Food was my mother’s language of love. My memories are filled with the sizzle of fresh garlic and onions from my father’s garden cooking in a pan as the aroma permeated the air and called us to dinner. The smell of banana bread cooking in the oven at Christmas time. And always, a properly set table, waiting for whoever she invited to join us.

My mother was passionate about feeding people. She was an oil paint artist by profession and every dish was another form of her artistic expression reflected. She loved her family, yes—but she loved strangers too. No one, ever, was immune to an invitation to our family dinner table.
She picked up people on the street, invited them home for dinner. My childhood was marked by a parade of strangers at our family table: other world travelers separated from their families. An opera singer—she had stopped to listen to singing on the streets of downtown Munich. Nuns who seemed to appear out of nowhere. And all of them, every single one of them, found themselves at home at our family table.
And then there was my father. Always the most enthusiastic eater at the table. He loved my mother with his whole being, and he loved my mother’s food. He ate with joy, with gratitude, with openly expressed delight.

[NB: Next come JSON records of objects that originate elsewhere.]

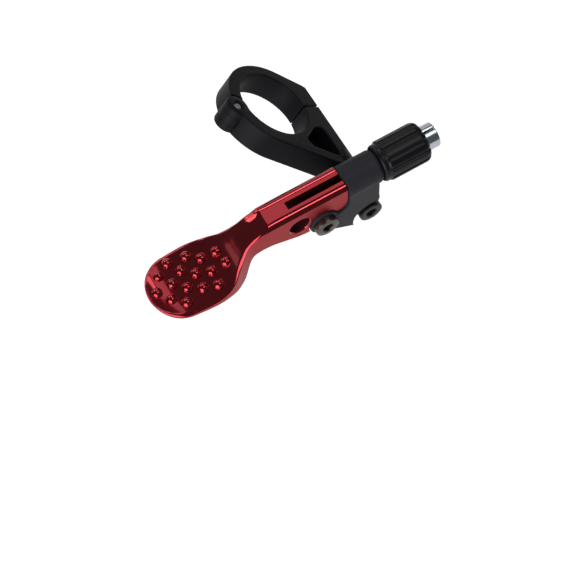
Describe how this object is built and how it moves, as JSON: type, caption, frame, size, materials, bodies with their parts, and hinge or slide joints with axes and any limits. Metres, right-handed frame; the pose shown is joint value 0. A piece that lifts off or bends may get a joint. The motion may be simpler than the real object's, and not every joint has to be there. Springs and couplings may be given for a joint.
{
  "type": "dropper post remote lever",
  "caption": "Thumb lever with a domed paddle on a pivot, a barrel cable adjuster and a hinged handlebar clamp, for a dropper seatpost.",
  "frame": {"origin": "centre of the handlebar bore, in the middle of the clamp's width", "axes": "+X along the cable from the thumb paddle to the adjuster, which is the longest way; +Y from the lever to the clamp ring, along the pivot's axis; +Z out of the thumb face. The handlebar runs in the XZ plane at 51 degrees from +X"},
  "size_m": [0.0896, 0.0581, 0.0277],
  "materials": {
    "red_anodised": "glossy red anodised",
    "black_anodised": "satin black anodised",
    "black_knob": "moulded, fluted",
    "bright_steel": "turned and polished",
    "grey_steel": "dark zinc plated",
    "black_steel": "black oxide",
    "brass": "turned",
    "rubber": "smooth"
  },
  "bodies": {
    "clamp": {"clamp_arm": "black_anodised", "clamp_hinge_pin": "bright_steel", "mount_screw": "black_steel", "mount_washer": "black_steel"},
    "cap": {"clamp_cap": "black_anodised"},
    "clamp_bolt": {"clamp_screw": "black_steel", "clamp_washer": "black_steel"},
    "body": {"lever_body": "black_anodised", "pivot_bolt": "grey_steel", "pivot_nut": "grey_steel", "pivot_sleeve": "grey_steel", "adjuster_key_pin": "bright_steel", "adjuster_snap_ring": "bright_steel", "adjuster_o_ring": "rubber"},
    "lever": {"lever_blade": "red_anodised", "pivot_bush_near": "brass", "pivot_bush_far": "brass"},
    "knob": {"adjuster_knob": "black_knob", "adjuster_thread_insert": "brass"},
    "barrel": {"adjuster_barrel": "bright_steel"}
  },
  "joints": [
    {"name": "lever_pivot", "type": "hinge", "parent": "body", "child": "lever", "pos_m": [-0.00404, -0.0333, 0.00033], "axis": [0, -1, 0], "range_deg": [0, 32]},
    {"name": "body_swivel", "type": "hinge", "parent": "clamp", "child": "body", "pos_m": [0.01096, -0.0333, -0.00887], "axis": [0, -1, 0], "range_deg": [-15, 15]},
    {"name": "knob_turn", "type": "hinge", "parent": "body", "child": "knob", "pos_m": [0.02296, -0.0333, 0.00763], "axis": [-1, 0, 0], "range_deg": [0, 1351]},
    {"name": "barrel_slide", "type": "slide", "parent": "body", "child": "barrel", "axis": [1, 0, 0], "range_m": [0, 0.003]},
    {"name": "clamp_screw_slide", "type": "slide", "parent": "clamp", "child": "clamp_bolt", "axis": [0, 1, 0], "range_m": [0, 0.0018]},
    {"name": "cap_hinge", "type": "hinge", "parent": "clamp", "child": "cap", "pos_m": [-0.01104, 0, 0.00894], "axis": [0.6293, 0, 0.7771], "range_deg": [0, 3.4]}
  ],
  "couplings": [
    {"joint": "knob_turn", "follows": "barrel_slide", "rad_per_m": 7854},
    {"joint": "cap_hinge", "follows": "clamp_screw_slide", "rad_per_m": 31.746}
  ]
}
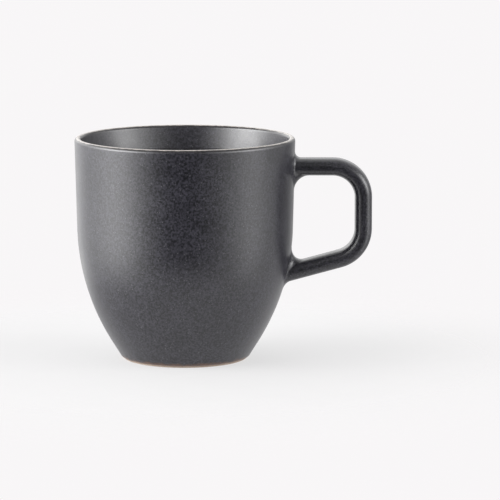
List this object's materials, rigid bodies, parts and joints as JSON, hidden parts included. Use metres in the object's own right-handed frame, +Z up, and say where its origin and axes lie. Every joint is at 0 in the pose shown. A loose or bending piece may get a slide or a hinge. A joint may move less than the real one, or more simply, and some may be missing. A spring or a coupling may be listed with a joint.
{
  "type": "mug",
  "caption": "Glazed stoneware mug: a rounded cup on a small bare foot ring, with a D-shaped side handle, open at the mouth for hot drinks.",
  "frame": {"origin": "centre of the foot ring's land, on the table that the mug stands on", "axes": "+Z up along the cup's axis, towards the mouth; +X out along the handle; +Y completes the right-handed frame"},
  "size_m": [0.116, 0.086, 0.087],
  "materials": {
    "stoneware_clay": "matte",
    "joint_slip": "matte",
    "charcoal_glaze": "satin"
  },
  "bodies": {
    "root": {"cup_body": "stoneware_clay", "handle": "stoneware_clay", "upper_slip_joint": "joint_slip", "lower_slip_joint": "joint_slip", "liner_glaze": "charcoal_glaze", "outer_glaze": "charcoal_glaze", "handle_glaze": "charcoal_glaze", "foot_well_glaze": "charcoal_glaze"}
  },
  "joints": []
}
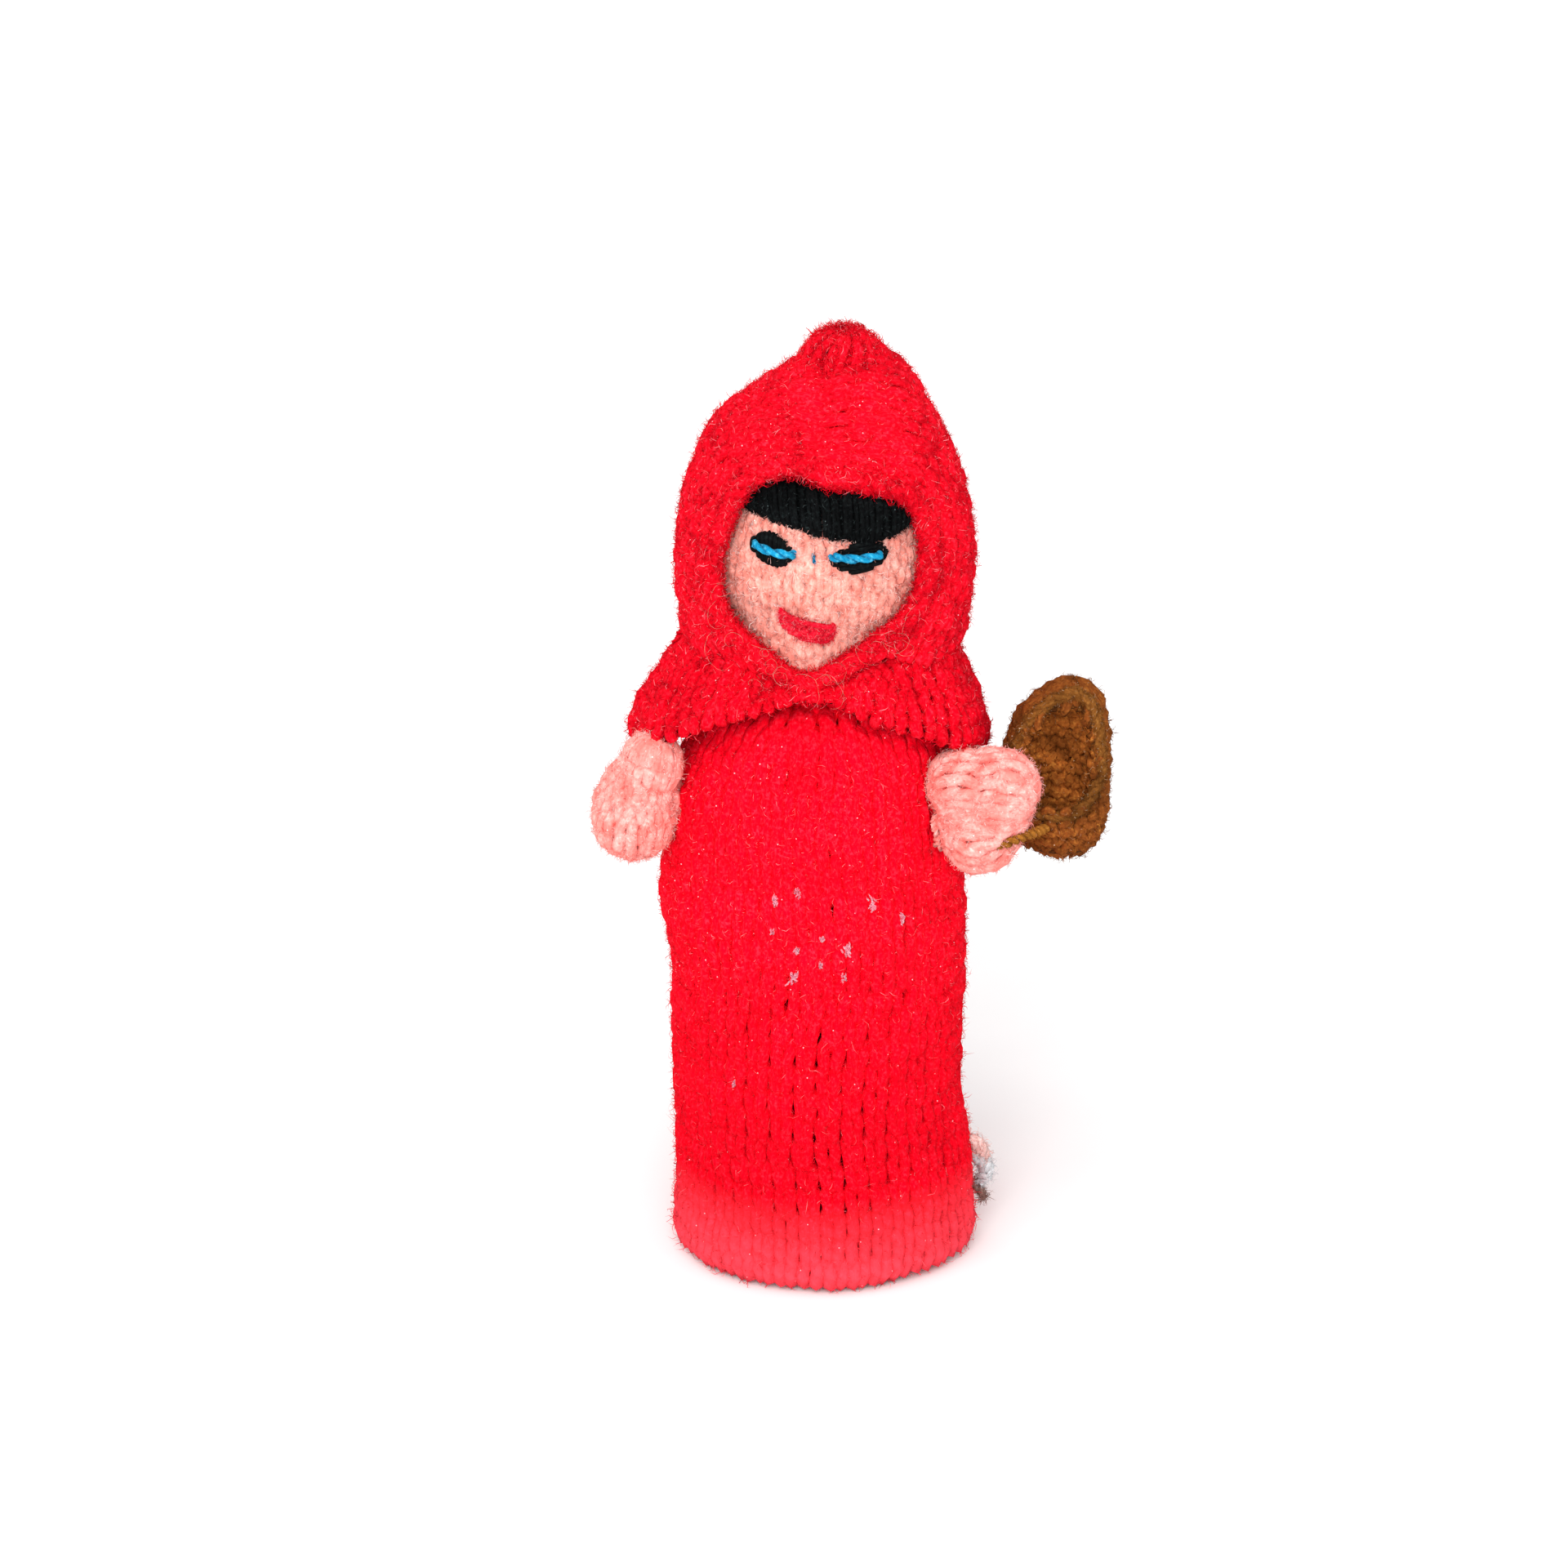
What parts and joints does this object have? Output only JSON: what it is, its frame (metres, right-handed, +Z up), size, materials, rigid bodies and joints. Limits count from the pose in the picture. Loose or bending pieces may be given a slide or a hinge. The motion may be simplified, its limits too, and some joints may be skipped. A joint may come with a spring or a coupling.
{
  "type": "knitted finger puppet",
  "caption": "Hand-knitted finger puppet of a hooded girl: tube dress with a finger pocket, shoulder cape, stuffed head and arms, fringe, stitched face and a small knitted basket.",
  "frame": {"origin": "centre of the finger pocket's mouth, in the plane that the hem rests on", "axes": "+Z up along the body, the face looks to -Y, the basket is on the +X side"},
  "size_m": [0.0462, 0.03, 0.0884],
  "materials": {
    "red_knit_dress": "bright red knitted yarn, matt with a slight sheen",
    "red_knit_cape": "darker red knitted yarn",
    "red_knit_hood": "red knitted yarn, fuzzy",
    "red_knit_edge": "red cast-off edge, rope like",
    "red_yarn": "red sewing yarn",
    "peach_knit_face": "peach knitted yarn, hairy",
    "pink_knit_arm": "pink knitted yarn",
    "pink_yarn": "pink sewing yarn",
    "black_yarn": "black yarn in satin stitch",
    "blue_yarn": "bright blue two-ply yarn",
    "mouth_yarn": "red yarn in satin stitch",
    "white_wadding": "white polyester wadding",
    "brown_knit_basket": "brown knitted yarn, purl side out",
    "brown_yarn": "brown yarn strand",
    "pale_yarn": "loose pale yarn ends"
  },
  "bodies": {
    "torso": {"dress_tube": "red_knit_dress", "chest_wadding": "white_wadding", "cape": "red_knit_cape", "dress_back_seam": "red_yarn", "cape_neck_stitches": "red_yarn", "yarn_ends": "pale_yarn"},
    "neck": {"neck_core": "white_wadding"},
    "neck_collar": {"neck_tie": "red_yarn"},
    "head": {"head_cover": "peach_knit_face", "head_wadding": "white_wadding", "hood": "red_knit_hood", "hood_tip_gather": "red_knit_hood", "hood_edge_cord": "red_knit_edge", "hood_back_seam": "red_yarn", "hair_fringe": "black_yarn", "eye_patch_free_side": "black_yarn", "eye_patch_basket_side": "black_yarn", "eye_strand_free_side": "blue_yarn", "eye_strand_basket_side": "blue_yarn", "mouth_stitches": "mouth_yarn"},
    "free_shoulder": {"free_shoulder_stitches": "pink_yarn"},
    "free_arm": {"free_arm_cover": "pink_knit_arm", "free_arm_wadding": "white_wadding"},
    "basket_shoulder": {"basket_shoulder_stitches": "pink_yarn"},
    "basket_arm": {"basket_arm_cover": "pink_knit_arm", "basket_arm_wadding": "white_wadding", "basket_tie": "brown_yarn"},
    "basket": {"basket_cup": "brown_knit_basket", "basket_rim": "brown_knit_basket"}
  },
  "joints": [
    {"name": "head_nod", "type": "hinge", "parent": "torso", "child": "neck", "pos_m": [0.0003, 0, 0.0546], "axis": [1, 0, 0], "range_deg": [-10, 10], "stiffness_Nm_per_rad": 0.004},
    {"name": "head_turn", "type": "hinge", "parent": "neck", "child": "neck_collar", "pos_m": [0.0003, 0, 0.0546], "axis": [0, 0, 1], "range_deg": [-22, 22], "stiffness_Nm_per_rad": 0.004},
    {"name": "head_tilt", "type": "hinge", "parent": "neck_collar", "child": "head", "pos_m": [0.0003, 0, 0.0546], "axis": [0, 1, 0], "range_deg": [-7, 7], "stiffness_Nm_per_rad": 0.004},
    {"name": "free_arm_swing", "type": "hinge", "parent": "torso", "child": "free_shoulder", "pos_m": [-0.0138, -0.0025, 0.0442], "axis": [0, 0, 1], "range_deg": [-18, 28], "stiffness_Nm_per_rad": 0.0015},
    {"name": "free_arm_lift", "type": "hinge", "parent": "free_shoulder", "child": "free_arm", "pos_m": [-0.0138, -0.0025, 0.0442], "axis": [-0.1783, 0.984, 0], "range_deg": [-12, 18], "stiffness_Nm_per_rad": 0.0015},
    {"name": "basket_arm_swing", "type": "hinge", "parent": "torso", "child": "basket_shoulder", "pos_m": [0.01238, -0.00658, 0.044], "axis": [0, 0, -1], "range_deg": [-6, 25], "stiffness_Nm_per_rad": 0.0015},
    {"name": "basket_arm_lift", "type": "hinge", "parent": "basket_shoulder", "child": "basket_arm", "pos_m": [0.01238, -0.00658, 0.044], "axis": [-0.4695, -0.8829, 0], "range_deg": [-15, 6], "stiffness_Nm_per_rad": 0.0015},
    {"name": "basket_swing", "type": "hinge", "parent": "basket_arm", "child": "basket", "pos_m": [0.0188, -0.0062, 0.0455], "axis": [0, 0, 1], "range_deg": [-20, 4], "stiffness_Nm_per_rad": 0.0015}
  ]
}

My mother wasn’t careless about what she made. She paid attention to ensure that her food fed the hearts and souls of everyone seated at her table. And she adapted her cooking through the years. When my father became a health food fanatic, she cooked healthy food. When he became vegetarian, she cooked vegetarian. When he became vegan, she cooked vegan. She changed the menu—but the love never changed and the flavor was always epic.
And every night, no matter what, we sat around the family table together. Whatever anger or rebellion the day had brought—was all set aside before we came to the table. We joined hands. We prayed. And then we were nourished, body and heart, by my mother’s food.

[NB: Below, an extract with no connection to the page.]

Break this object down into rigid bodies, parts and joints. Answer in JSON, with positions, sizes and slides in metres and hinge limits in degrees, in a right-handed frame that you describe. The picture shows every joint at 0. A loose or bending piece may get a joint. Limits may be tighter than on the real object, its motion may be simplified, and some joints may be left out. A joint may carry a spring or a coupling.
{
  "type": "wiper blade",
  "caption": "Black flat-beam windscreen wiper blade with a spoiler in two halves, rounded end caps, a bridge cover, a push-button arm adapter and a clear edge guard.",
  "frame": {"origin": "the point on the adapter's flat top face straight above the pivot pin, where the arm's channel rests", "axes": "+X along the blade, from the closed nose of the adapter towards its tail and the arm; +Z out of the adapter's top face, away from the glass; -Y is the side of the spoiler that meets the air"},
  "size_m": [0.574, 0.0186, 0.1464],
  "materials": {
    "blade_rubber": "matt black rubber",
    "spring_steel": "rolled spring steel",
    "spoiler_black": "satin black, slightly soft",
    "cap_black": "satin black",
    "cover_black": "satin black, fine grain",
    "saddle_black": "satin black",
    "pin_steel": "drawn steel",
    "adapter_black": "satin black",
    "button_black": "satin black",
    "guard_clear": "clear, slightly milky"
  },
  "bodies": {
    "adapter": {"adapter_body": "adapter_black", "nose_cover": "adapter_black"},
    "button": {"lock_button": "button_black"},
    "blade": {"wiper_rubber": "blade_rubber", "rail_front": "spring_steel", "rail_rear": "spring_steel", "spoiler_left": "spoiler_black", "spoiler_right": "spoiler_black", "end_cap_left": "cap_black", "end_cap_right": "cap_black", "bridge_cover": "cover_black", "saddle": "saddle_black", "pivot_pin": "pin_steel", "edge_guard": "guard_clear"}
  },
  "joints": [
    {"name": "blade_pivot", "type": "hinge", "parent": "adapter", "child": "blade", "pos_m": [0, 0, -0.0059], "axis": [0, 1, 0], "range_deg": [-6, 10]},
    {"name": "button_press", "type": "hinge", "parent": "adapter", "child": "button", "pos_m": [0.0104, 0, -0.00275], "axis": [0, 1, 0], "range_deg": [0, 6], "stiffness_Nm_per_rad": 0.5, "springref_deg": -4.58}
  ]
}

When I got older, she assigned me one night a week to cook for the family. One night that was mine. And I learned for myself—that food is more than food. Food is connection. Food is memory. Food is love expressed. I learned as her face lit up when my father hummed with joy at the first bite. I felt her pride when she shared my food to the delight of others. And in her final years, she loved handing her kitchen over to me—not only because she thought my food was better, but because she knew what it meant: she was being loved by me through her own love language.
When she was dying, she shared many final lessons with me, and of course, she wrapped a few in food. One afternoon, I was helping the hospice nurse bathe her. In true form, my mother turned the questions back to the nurse. “Are you married?” “Do you have kids?” “Pets?” “What are their names?” And then she asked, “What’s your favorite food?” She turned to me with a twinkle in her eye and said, “Kayla… know people. Really know people.”

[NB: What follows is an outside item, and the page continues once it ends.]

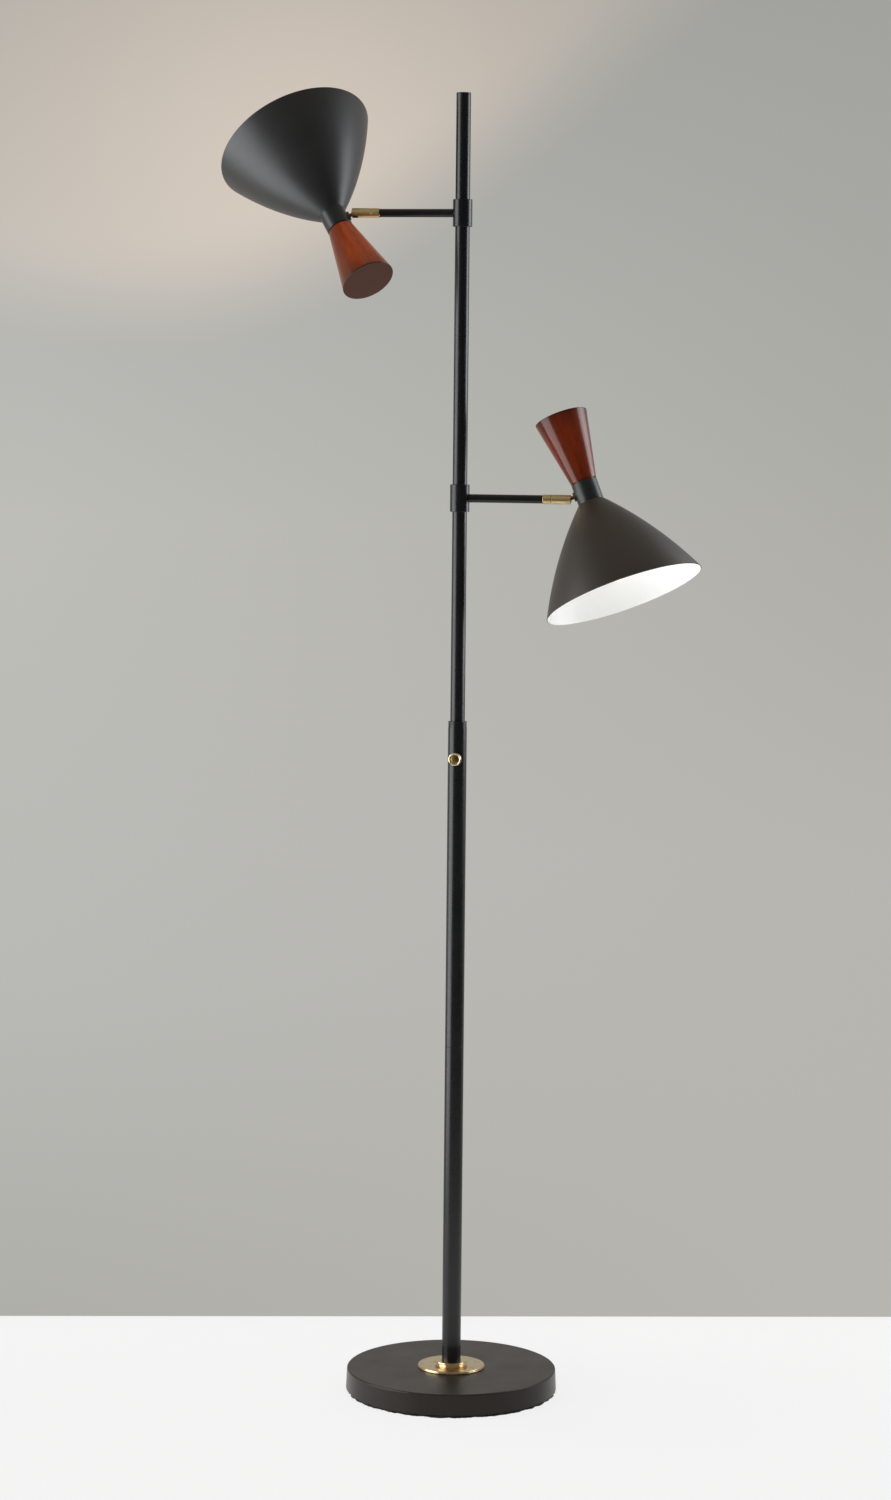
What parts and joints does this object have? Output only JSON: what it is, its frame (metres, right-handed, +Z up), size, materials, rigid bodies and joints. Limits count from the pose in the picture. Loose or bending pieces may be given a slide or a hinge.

And I knew—if she had the option of living, she would have cooked that favorite food for the nurse. Because that was one of the ways that my mother made people feel seen. Known. Loved.
Later, she asked me for two last promises: “Don’t let your father become a hermit and continue feeding him.” She worried about him, about how he would carry on without her and who would feed him. So, I cooked. I cooked because she couldn’t. I cooked because she asked. And I cooked because grief is best wrested with in the kitchen. When I left after her funeral, the freezer was full, every inch of space crammed with meals—a love letter written in food to my father, from me and my mother.
And then came the past three years with my father as I walked with my dad through Alzheimer’s. The years when memory faded. But food—food always brought him back. Memories of Christmas returned when I baked my grandmother’s Kuchen. Family breakfast came alive when I made her banana bread for him. The past was vanishing from his mind, but in one taste—one bite—the doors opened again for a moment.
In the last month of his life, I found the salami we used to eat in Germany. Back then, my mother packed us picnic lunches for our road trips across Europe. Sandwiches with butter on brochen, fennel salami, and butterkase cheese. We’d stop along the road beside mountains, rivers, fields, castles—and ate together, the world spread out before us nourished by the food of my mothers hand.
So the weekend of my dads last outing, I packed a picnic. I asked him, “Do you want to eat in the park, or in my garden?” He chose my newly planted garden. I had baked sourdough to taste like brochen. I layered butter, salami, butterkase. And as he bit into it, he hummed with joy. And just like that— we were traveling again. Talking about road trips, picnic lunches, the simple beauty of being together.
Then he looked around my garden, the one I had just started planting in honor of him:
He asked, “I was just imagining walking through my garden. I would go boop, boop, boop. Were you alive when I had my garden?”
I replied, “I was. You had a lot of gardens, but this one here is inspired by your Whidbey Island garden.”
He asked, “Was that the one that I’d go boop, boop, boop walking down the paths?”
I answered, “It was.”
He declared, “This is going to be a good garden.”
That was our last walk down memory lane together. Sparked by food. Food once packed by my mother’s hands, now packed by mine, as one of my final love offerings to my father.
He died 22 days later, and the garden has since bloomed. And I can confirm—it is indeed a good garden.
As I prepare food from its bounty, I remember both of my amazing parents through the love language of food taught to me by my mother.